**Directions:**
Print every entry, word for word, and skip the images.

**Material provided:**
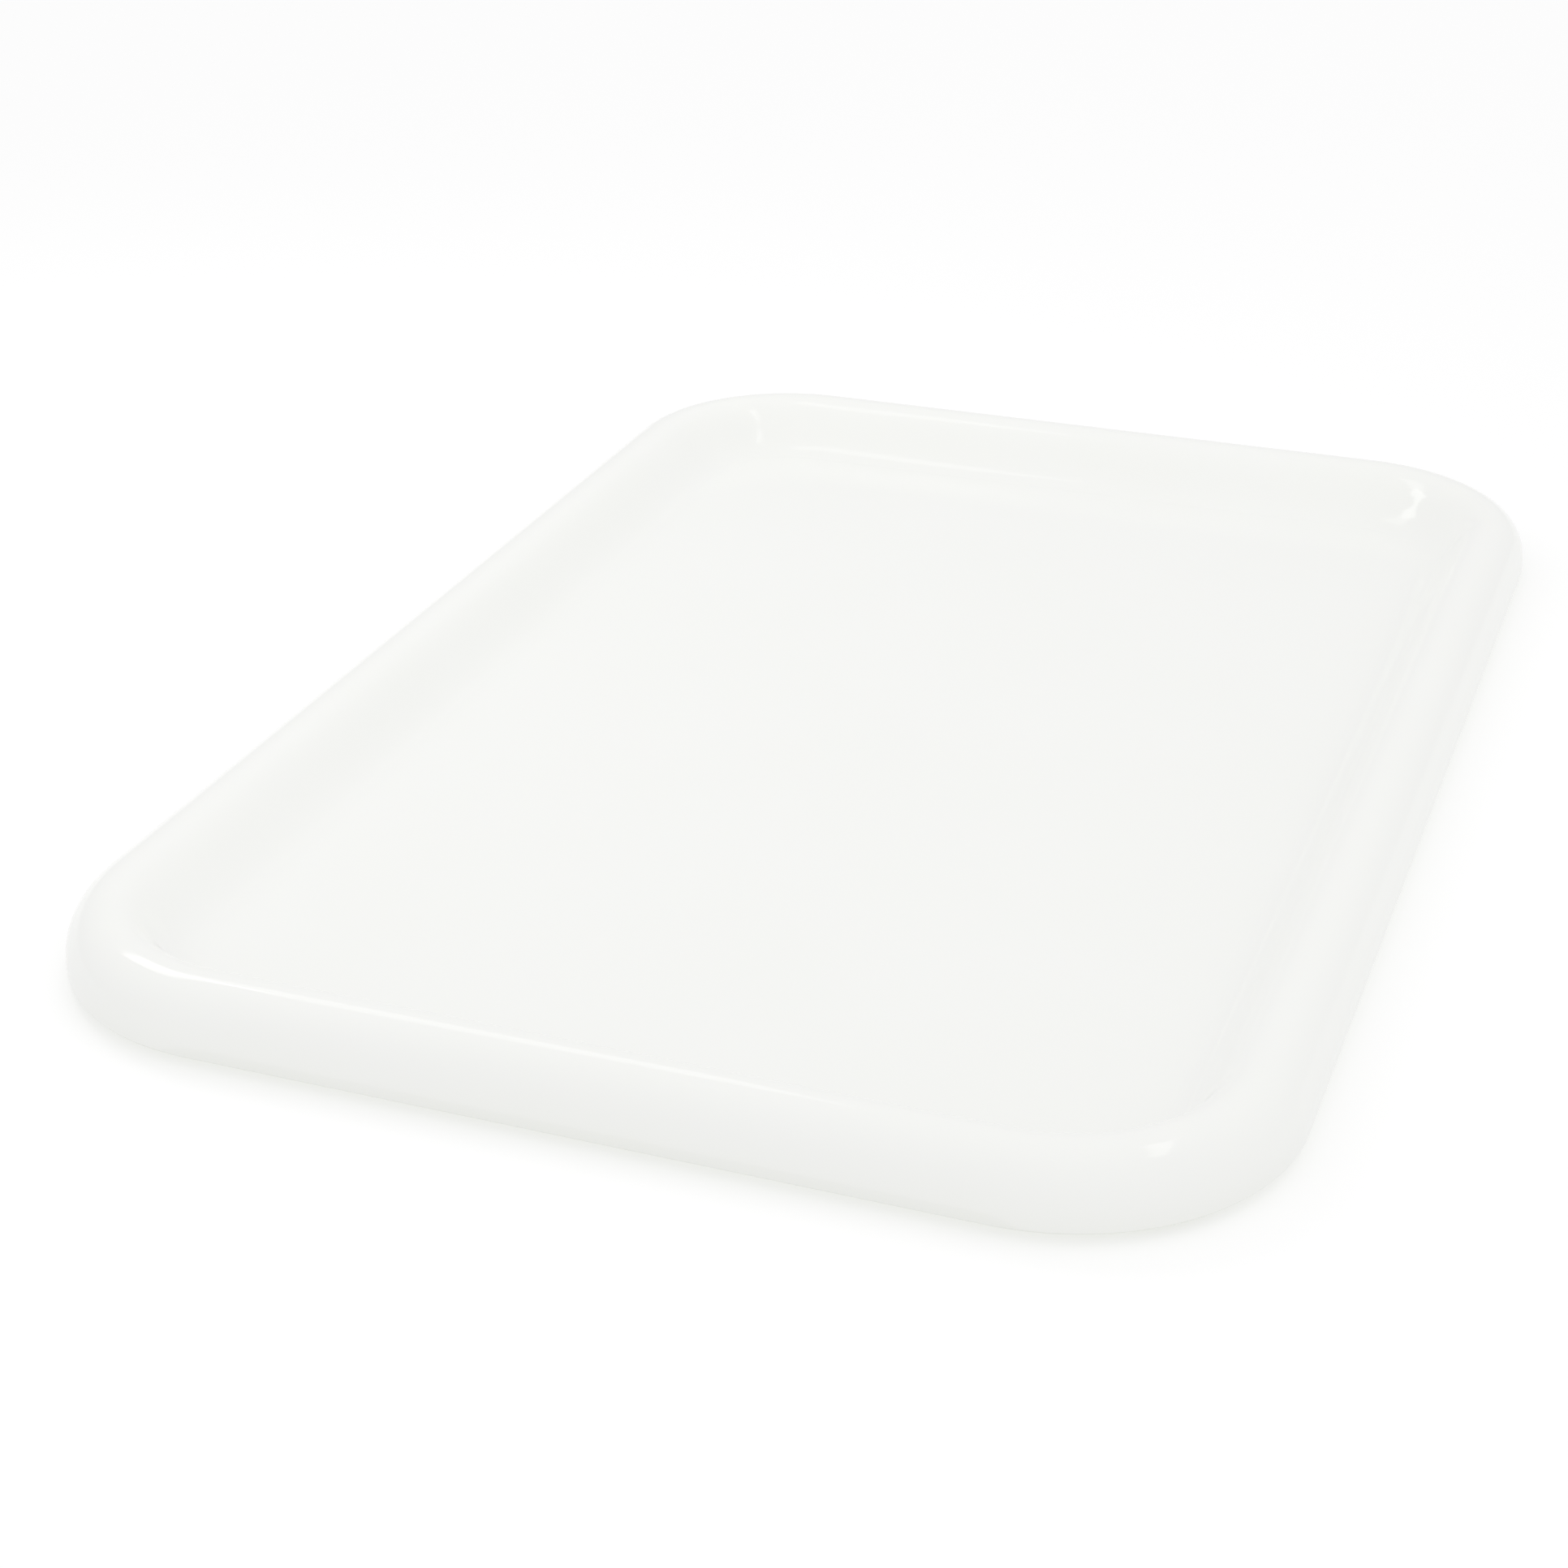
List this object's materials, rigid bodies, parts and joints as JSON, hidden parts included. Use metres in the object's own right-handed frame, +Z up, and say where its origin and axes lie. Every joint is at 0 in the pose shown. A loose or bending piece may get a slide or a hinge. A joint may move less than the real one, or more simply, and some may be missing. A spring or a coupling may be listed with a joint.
{
  "type": "cutting board",
  "caption": "White moulded tray-form deli cutting board: recessed flat floor, coved walls, rounded rim, skirt, rubber corner feet.",
  "frame": {"origin": "on the surface the board stands on, under the middle of its outline", "axes": "+Z up out of the food side, +Y along the long side towards the back, +X along the short side to the right"},
  "size_m": [0.305, 0.457, 0.019],
  "materials": {
    "board_plastic": "glossy moulded white, faintly warm-green",
    "foot_rubber": "matt light grey"
  },
  "bodies": {
    "root": {"board_shell": "board_plastic", "foot_front_left": "foot_rubber", "foot_front_right": "foot_rubber", "foot_back_left": "foot_rubber", "foot_back_right": "foot_rubber"}
  },
  "joints": []
}
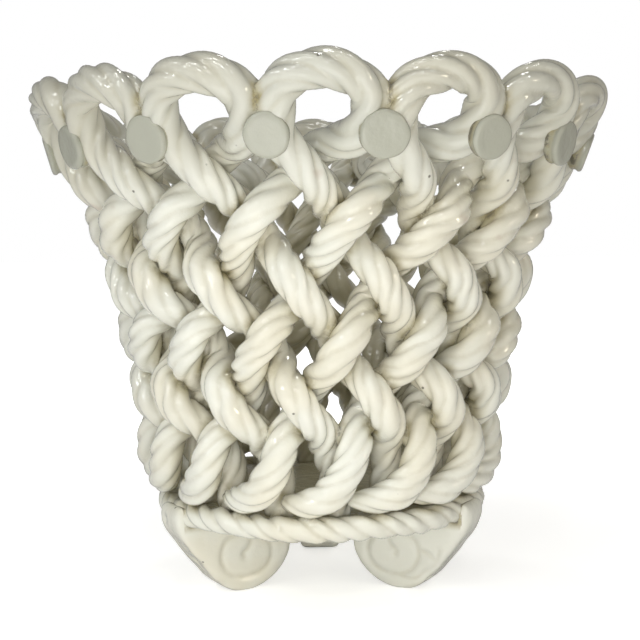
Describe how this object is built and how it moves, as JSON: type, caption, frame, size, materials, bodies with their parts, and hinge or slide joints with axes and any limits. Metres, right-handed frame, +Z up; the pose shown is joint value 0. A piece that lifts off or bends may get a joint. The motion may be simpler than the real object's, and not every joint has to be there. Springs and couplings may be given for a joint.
{
  "type": "woven rope planter basket",
  "caption": "Flared openwork planter basket in white glazed ceramic: rope legs woven over and under, looped rim with flat buttons, twisted base rope and scroll feet.",
  "frame": {"origin": "on the standing plane, on the basket's axis", "axes": "+Z up along the basket's axis; -Y faces the viewer, between two of the feet, with one rim loop in the middle"},
  "size_m": [0.2586, 0.2586, 0.2227],
  "materials": {
    "rope_glaze": "glossy ivory-white glaze, thin on the lays' crests and pooled in their grooves",
    "button_glaze": "glossy white glaze, slightly greyer and smoother",
    "base_rope_glaze": "glossy ivory-white glaze",
    "slab_glaze": "glossy glaze pooled warm and yellowish inside the basket",
    "foot_glaze": "glossy ivory glaze over finger-pressed scrolls"
  },
  "bodies": {
    "root": {"rope_01": "rope_glaze", "rope_02": "rope_glaze", "rope_03": "rope_glaze", "rope_04": "rope_glaze", "rope_05": "rope_glaze", "rope_06": "rope_glaze", "rope_07": "rope_glaze", "rope_08": "rope_glaze", "rope_09": "rope_glaze", "rope_10": "rope_glaze", "rope_11": "rope_glaze", "rope_12": "rope_glaze", "rope_13": "rope_glaze", "rope_14": "rope_glaze", "rope_15": "rope_glaze", "rope_16": "rope_glaze", "button_01": "button_glaze", "button_02": "button_glaze", "button_03": "button_glaze", "button_04": "button_glaze", "button_05": "button_glaze", "button_06": "button_glaze", "button_07": "button_glaze", "button_08": "button_glaze", "button_09": "button_glaze", "button_10": "button_glaze", "button_11": "button_glaze", "button_12": "button_glaze", "button_13": "button_glaze", "button_14": "button_glaze", "button_15": "button_glaze", "button_16": "button_glaze", "base_rope": "base_rope_glaze", "floor_slab": "slab_glaze", "scroll_foot_1": "foot_glaze", "scroll_foot_2": "foot_glaze", "scroll_foot_3": "foot_glaze"}
  },
  "joints": []
}
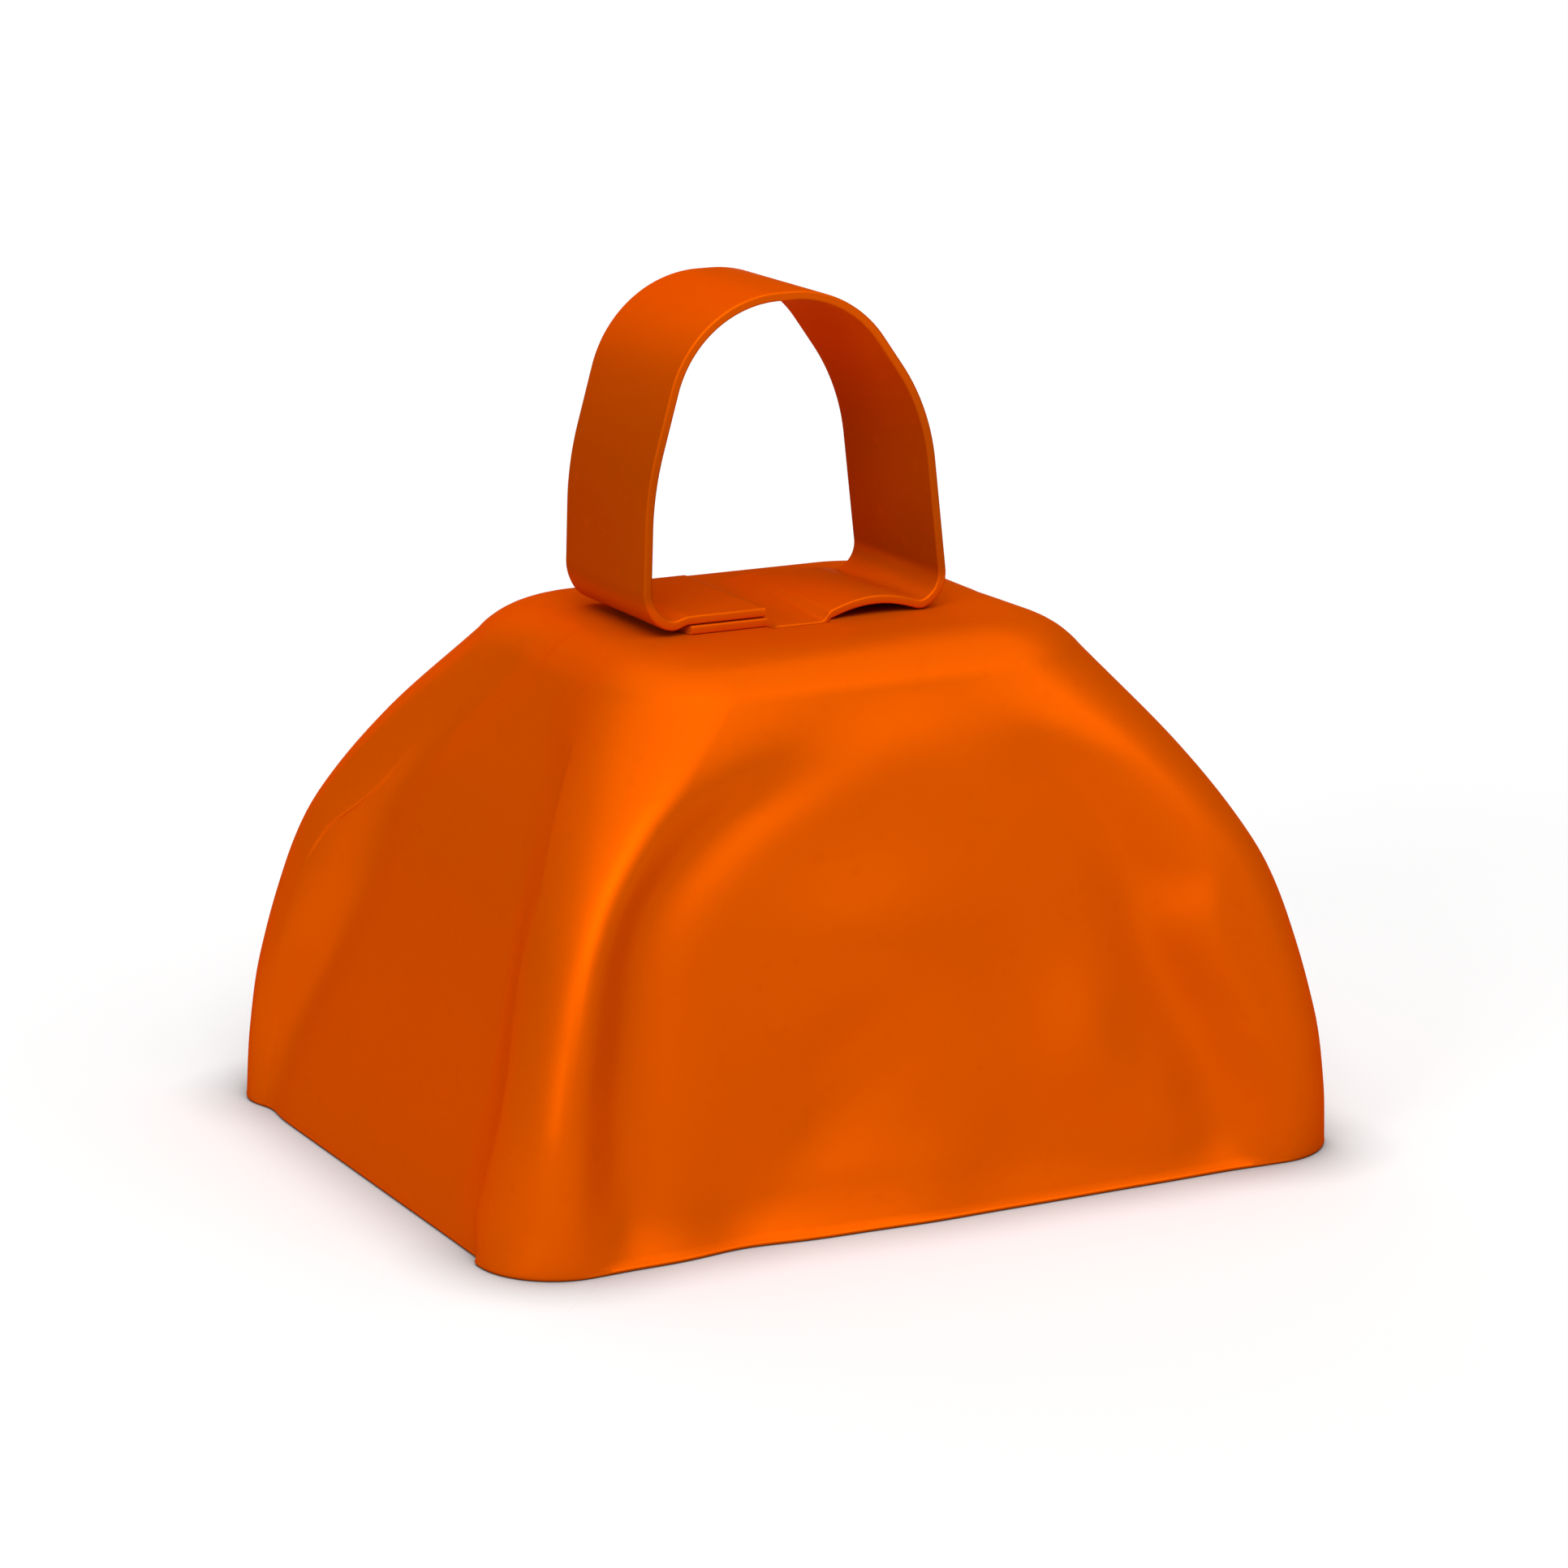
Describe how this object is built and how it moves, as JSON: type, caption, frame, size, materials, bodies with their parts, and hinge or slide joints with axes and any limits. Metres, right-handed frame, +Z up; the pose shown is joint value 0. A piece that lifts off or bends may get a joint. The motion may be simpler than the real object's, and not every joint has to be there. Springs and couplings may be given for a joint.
{
  "type": "hand cowbell",
  "caption": "Small painted sheet-steel cowbell with a bent strap handle on top and a ball clapper swinging on a wire link inside.",
  "frame": {"origin": "centre of the rim's plane, under the middle of the bell", "axes": "+X along the bell's long side, +Y across it through the broad panels, +Z up towards the handle"},
  "size_m": [0.0814, 0.0652, 0.0762],
  "materials": {
    "orange_enamel": "satin enamel over pressed sheet steel",
    "plated_wire": "zinc plated wire",
    "steel_ball": "plain tumbled steel"
  },
  "bodies": {
    "bell": {"bell_body": "orange_enamel", "handle_strap": "orange_enamel", "clapper_staple": "plated_wire"},
    "link": {"clapper_link": "plated_wire"},
    "clapper": {"clapper_rod": "plated_wire", "clapper_ball": "steel_ball"}
  },
  "joints": [
    {"name": "link_swing", "type": "hinge", "parent": "bell", "child": "link", "pos_m": [0, 0, 0.0412], "axis": [1, 0, 0], "range_deg": [-45, 45]},
    {"name": "clapper_swing", "type": "hinge", "parent": "link", "child": "clapper", "pos_m": [0, 0, 0.0347], "axis": [0, 1, 0], "range_deg": [-74, 74]}
  ]
}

**Answer to the exercise:**
List this object's materials, rigid bodies, parts and joints as JSON, hidden parts included. Use metres in the object's own right-handed frame, +Z up, and say where its origin and axes lie. Every joint is at 0 in the pose shown. A loose or bending piece may get a slide or a hinge. A joint may move less than the real one, or more simply, and some may be missing. A spring or a coupling may be listed with a joint.
{
  "type": "cutting board",
  "caption": "White moulded tray-form deli cutting board: recessed flat floor, coved walls, rounded rim, skirt, rubber corner feet.",
  "frame": {"origin": "on the surface the board stands on, under the middle of its outline", "axes": "+Z up out of the food side, +Y along the long side towards the back, +X along the short side to the right"},
  "size_m": [0.305, 0.457, 0.019],
  "materials": {
    "board_plastic": "glossy moulded white, faintly warm-green",
    "foot_rubber": "matt light grey"
  },
  "bodies": {
    "root": {"board_shell": "board_plastic", "foot_front_left": "foot_rubber", "foot_front_right": "foot_rubber", "foot_back_left": "foot_rubber", "foot_back_right": "foot_rubber"}
  },
  "joints": []
}
Describe how this object is built and how it moves, as JSON: type, caption, frame, size, materials, bodies with their parts, and hinge or slide joints with axes and any limits. Metres, right-handed frame, +Z up; the pose shown is joint value 0. A piece that lifts off or bends may get a joint. The motion may be simpler than the real object's, and not every joint has to be there. Springs and couplings may be given for a joint.
{
  "type": "woven rope planter basket",
  "caption": "Flared openwork planter basket in white glazed ceramic: rope legs woven over and under, looped rim with flat buttons, twisted base rope and scroll feet.",
  "frame": {"origin": "on the standing plane, on the basket's axis", "axes": "+Z up along the basket's axis; -Y faces the viewer, between two of the feet, with one rim loop in the middle"},
  "size_m": [0.2586, 0.2586, 0.2227],
  "materials": {
    "rope_glaze": "glossy ivory-white glaze, thin on the lays' crests and pooled in their grooves",
    "button_glaze": "glossy white glaze, slightly greyer and smoother",
    "base_rope_glaze": "glossy ivory-white glaze",
    "slab_glaze": "glossy glaze pooled warm and yellowish inside the basket",
    "foot_glaze": "glossy ivory glaze over finger-pressed scrolls"
  },
  "bodies": {
    "root": {"rope_01": "rope_glaze", "rope_02": "rope_glaze", "rope_03": "rope_glaze", "rope_04": "rope_glaze", "rope_05": "rope_glaze", "rope_06": "rope_glaze", "rope_07": "rope_glaze", "rope_08": "rope_glaze", "rope_09": "rope_glaze", "rope_10": "rope_glaze", "rope_11": "rope_glaze", "rope_12": "rope_glaze", "rope_13": "rope_glaze", "rope_14": "rope_glaze", "rope_15": "rope_glaze", "rope_16": "rope_glaze", "button_01": "button_glaze", "button_02": "button_glaze", "button_03": "button_glaze", "button_04": "button_glaze", "button_05": "button_glaze", "button_06": "button_glaze", "button_07": "button_glaze", "button_08": "button_glaze", "button_09": "button_glaze", "button_10": "button_glaze", "button_11": "button_glaze", "button_12": "button_glaze", "button_13": "button_glaze", "button_14": "button_glaze", "button_15": "button_glaze", "button_16": "button_glaze", "base_rope": "base_rope_glaze", "floor_slab": "slab_glaze", "scroll_foot_1": "foot_glaze", "scroll_foot_2": "foot_glaze", "scroll_foot_3": "foot_glaze"}
  },
  "joints": []
}
Describe how this object is built and how it moves, as JSON: type, caption, frame, size, materials, bodies with their parts, and hinge or slide joints with axes and any limits. Metres, right-handed frame, +Z up; the pose shown is joint value 0. A piece that lifts off or bends may get a joint. The motion may be simpler than the real object's, and not every joint has to be there. Springs and couplings may be given for a joint.
{
  "type": "hand cowbell",
  "caption": "Small painted sheet-steel cowbell with a bent strap handle on top and a ball clapper swinging on a wire link inside.",
  "frame": {"origin": "centre of the rim's plane, under the middle of the bell", "axes": "+X along the bell's long side, +Y across it through the broad panels, +Z up towards the handle"},
  "size_m": [0.0814, 0.0652, 0.0762],
  "materials": {
    "orange_enamel": "satin enamel over pressed sheet steel",
    "plated_wire": "zinc plated wire",
    "steel_ball": "plain tumbled steel"
  },
  "bodies": {
    "bell": {"bell_body": "orange_enamel", "handle_strap": "orange_enamel", "clapper_staple": "plated_wire"},
    "link": {"clapper_link": "plated_wire"},
    "clapper": {"clapper_rod": "plated_wire", "clapper_ball": "steel_ball"}
  },
  "joints": [
    {"name": "link_swing", "type": "hinge", "parent": "bell", "child": "link", "pos_m": [0, 0, 0.0412], "axis": [1, 0, 0], "range_deg": [-45, 45]},
    {"name": "clapper_swing", "type": "hinge", "parent": "link", "child": "clapper", "pos_m": [0, 0, 0.0347], "axis": [0, 1, 0], "range_deg": [-74, 74]}
  ]
}